The crystal’s atomic geometry makes the electrons’ trapped state possible. The crystal, which the physicists synthesized, has an arrangement of atoms that resembles the woven patterns in “kagome,” the Japanese art of basket weaving. In this specific geometry, the researchers found that electrons were “caged,” rather than jumping between atoms and settled into the same energy band.
The researchers say that this flat-band state can be realized with virtually any combination of atoms—as long as they are arranged in this kagome-inspired 3D geometry. The results in Nature provide a new way for scientists to explore rare electronic states in three-dimensional materials. These materials might someday be optimized to enable ultra-efficient power lines, supercomputing quantum bits, and faster, smarter electronic devices.
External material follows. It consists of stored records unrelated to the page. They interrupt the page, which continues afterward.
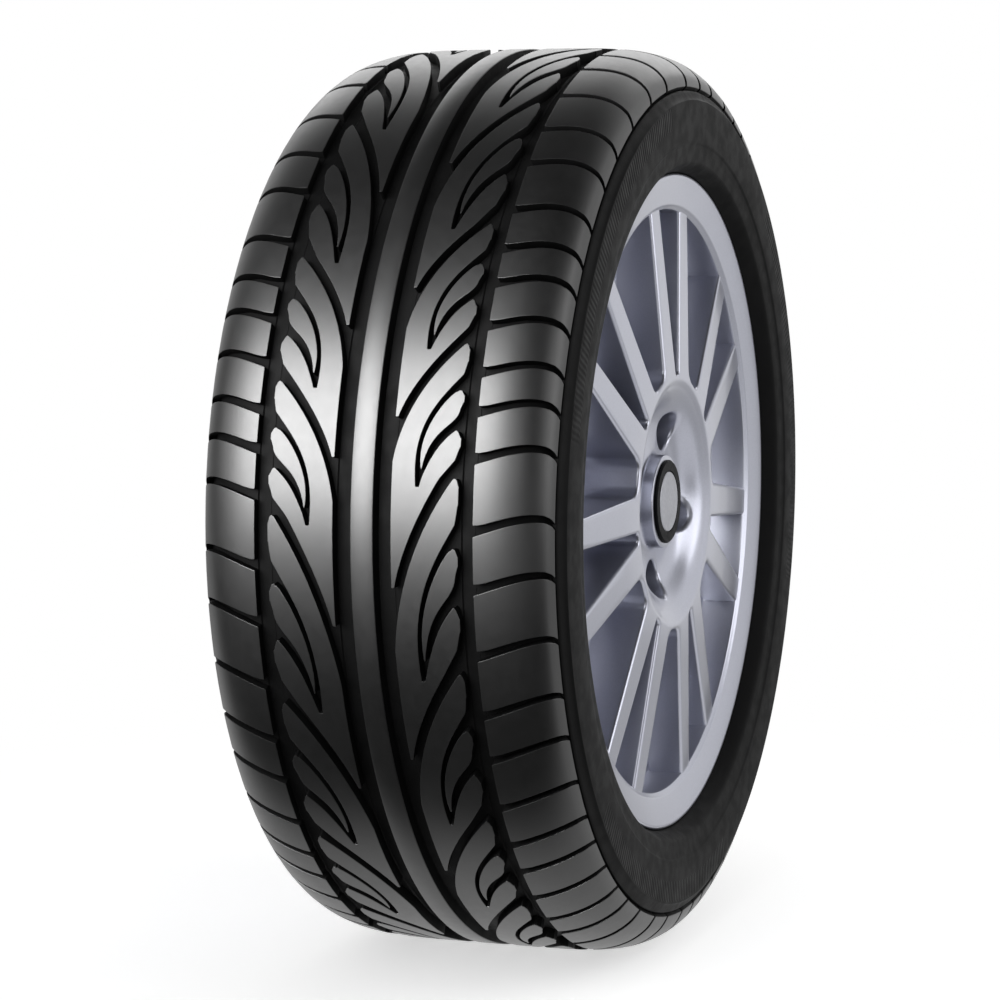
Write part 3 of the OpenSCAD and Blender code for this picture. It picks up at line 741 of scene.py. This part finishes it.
def silver_lacquer(colour):
    """Silver paint with a fine flake under clear lacquer; the barrel's inside is painted paler and less
    metallic, painted light inside the rim.
    """
    made, tree, shader, coords = material("silver_lacquer", 0.3, metallic=0.9, coat=0.2)
    flakes = node(tree, "TexVoronoi", (("Vector", coords), ("Scale", 1500.0))).outputs["Color"]
    sparkle = node(tree, "SeparateXYZ", ((0, flakes),)).outputs[0]
    cloud = noise(tree, coords, 25, 2)
    tone = maths(tree, "ADD", maths(tree, "MULTIPLY", sparkle, 0.6),
                 maths(tree, "MULTIPLY", cloud, 0.4))
    paint = blend_colour(tree, tone, shade(colour, 0.94), shade(colour, 1.06))
    # Painted light: inside the barrel, past 0.11 m from the axis and behind the face, the colour is painted
    # paler and less metallic than on the face, standing in for light falling inside the rim
    inwards = node(tree, "SeparateXYZ", ((0, coords),)).outputs[1]
    painted_light_inside = maths(tree, "MULTIPLY", ramp(tree, from_axis(tree, coords), 0.11, 0.16),
                 ramp(tree, inwards, -0.1, -0.07))
    cloudy(tree, shader, painted_light_inside, paint, shade(colour, 1.35))
    uneven(tree, shader, cloud, 0.29, 0.32)
    tree.links.new(ramp(tree, painted_light_inside, 0, 1, 0.9, 0.3), shader.inputs["Metallic"])
    return made


def gloss_plastic(colour):
    """Black plastic with faint flow marks and fine scuffs."""
    made, tree, shader, coords = material("gloss_black_plastic", 0.4, specular=0.02)
    cloudy(tree, shader, noise(tree, coords, 40, 3), shade(colour, 0.7), shade(colour, 1.4))
    tree.links.new(ramp(tree, noise(tree, coords, 350, 4), 0.4, 0.7, 0.36, 0.46),
                   shader.inputs["Roughness"])
    bump(tree, shader, noise(tree, coords, 120, 2), 0.05, 0.0003)
    return made


def satin_silver(colour):
    """Satin silver disc with fine turned rings."""
    made, tree, shader, coords = material("satin_silver", 0.36, metallic=0.7)
    rings = maths(tree, "SINE", maths(tree, "MULTIPLY", from_axis(tree, coords), 14000.0))
    cloudy(tree, shader, noise(tree, coords, 80, 3), shade(colour, 0.85), shade(colour, 1.1))
    uneven(tree, shader, noise(tree, coords, 400, 3), 0.3, 0.42)
    bump(tree, shader, rings, 0.1, 0.0001)
    return made


def valve_rubber():
    """Matt rubber of the valve's stem."""
    made, tree, shader, coords = material("valve_rubber", 0.6, specular=0.4)
    cloudy(tree, shader, noise(tree, coords, 300, 3), (0.008, 0.008, 0.008), (0.02, 0.02, 0.02))
    bump(tree, shader, noise(tree, coords, 1500, 2), 0.2, 0.0002)
    return made


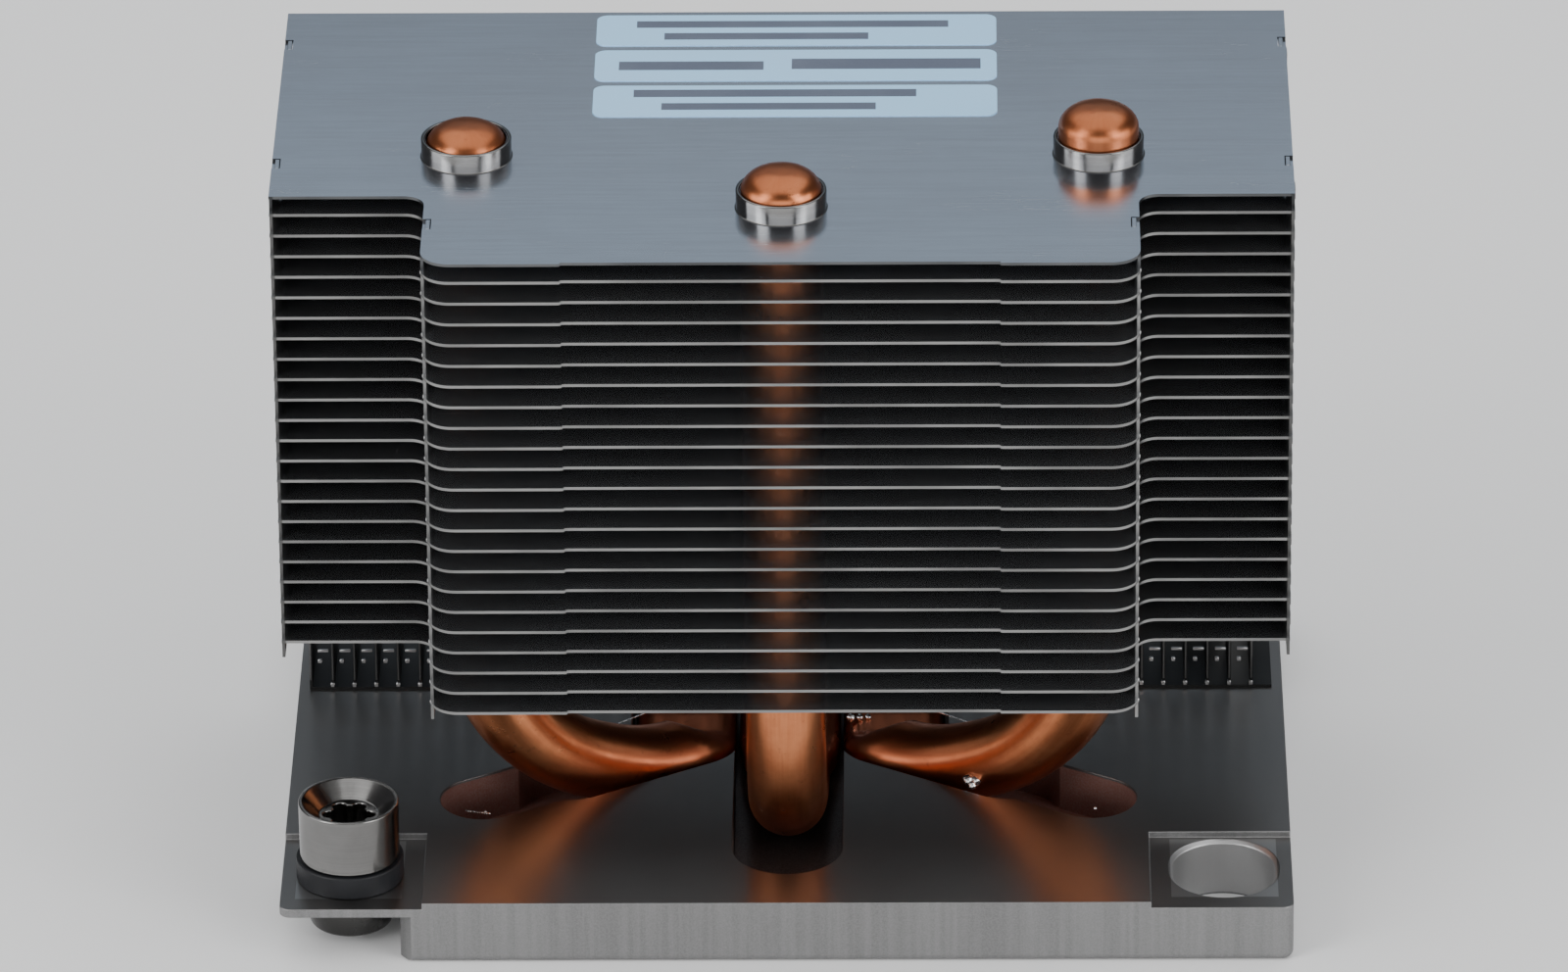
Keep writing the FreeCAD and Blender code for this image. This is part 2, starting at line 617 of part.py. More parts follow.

“Now that we know we can make a flat band from this geometry, we have a big motivation to study other structures that might have other new physics that could be a platform for new technologies,” says study author Joseph Checkelsky, associate professor of physics.
Setting a 3-D trap
In recent years, physicists have successfully trapped electrons and confirmed their electronic flat-band state in two-dimensional materials. However, scientists have found that electrons that are trapped in two dimensions can easily escape out of the third, making flat-band states difficult to maintain in 2D.
In their new study, Checkelsky, Comin, and their colleagues looked to realize flat bands in 3D materials, such that electrons would be trapped in all three dimensions and any exotic electronic states could be more stably maintained. They had an idea that kagome patterns might play a role.
In previous work, the team observed trapped electrons in a two-dimensional lattice of atoms that resembled some kagome designs. When the atoms were arranged in a pattern of interconnected, corner-sharing triangles, electrons were confined within the hexagonal space between triangles, rather than hopping across the lattice. But, like others, the researchers found that the electrons could escape up and out of the lattice, through the third dimension.
The team wondered: Could a 3D configuration of similar lattices work to box in the electrons? They looked for an answer in databases of material structures and came across a certain geometric configuration of atoms, classified generally as a pyrochlore—a type of mineral with a highly symmetric atomic geometry. The pychlore’s 3D structure of atoms formed a repeating pattern of cubes, the face of each cube resembling a kagome-like lattice. They found that, in theory, this geometry could effectively trap electrons within each cube.
Rocky landings
To test this hypothesis, the researchers synthesized a pyrochlore crystal in the lab.
“It’s not dissimilar to how nature makes crystals,” Checkelsky explains. “We put certain elements together—in this case, calcium and nickel—melt them at very high temperatures, cool them down, and the atoms on their own will arrange into this crystalline, kagome-like configuration.”
They then measured the energy of individual electrons in the crystal to see if they fell into the same flat band of energy. To do so, researchers typically carry out photoemission experiments, in which they shine a single photon of light onto a sample, that in turn kicks out a single electron. A detector can then precisely measure the energy of that individual electron.
Scientists have used photoemission to confirm flat-band states in various 2D materials. Because of their physically flat, two-dimensional nature, these materials are relatively straightforward to measure using standard laser light. But for 3D materials, the task is more challenging.
“For this experiment, you typically require a very flat surface,” Comin explains. “But if you look at the surface of these 3D materials, they are like the Rocky Mountains, with a very corrugated landscape. Experiments on these materials are very challenging, and that is part of the reason no one has demonstrated that they host trapped electrons.”
The team cleared this hurdle with angle-resolved photoemission spectroscopy (ARPES), an ultrafocused beam of light that is able to target specific locations across an uneven 3D surface and measure the individual electron energies at those locations.
“It’s like landing a helicopter on very small pads, all across this rocky landscape,” Comin says.
With ARPES, the team measured the energies of thousands of electrons across a synthesized crystal sample in about half an hour. They found that, overwhelmingly, the crystal’s electrons exhibited the same energy, confirming the 3D material’s flat-band state.
To see whether they could manipulate the coordinated electrons into some exotic electronic state, the researchers synthesized the same crystal geometry, this time with atoms of rhodium and ruthenium instead of nickel. On paper, the researchers calculated that this chemical swap should shift the electrons’ flat band to zero energy—a state that automatically leads to superconductivity.
Indeed, they found that when they synthesized a new crystal with a slightly different combination of elements, in the same kagome-like 3D geometry, the crystal’s electrons exhibited a flat band, this time at superconducting states.
“This presents a new paradigm to think about how to find new and interesting quantum materials,” Comin says. “We showed that, with this special ingredient of this atomic arrangement that can trap electrons, we always find these flat bands. It’s not just a lucky strike. From this point on, the challenge is to optimize to achieve the promise of flat-band materials, potentially to sustain superconductivity at higher temperatures.”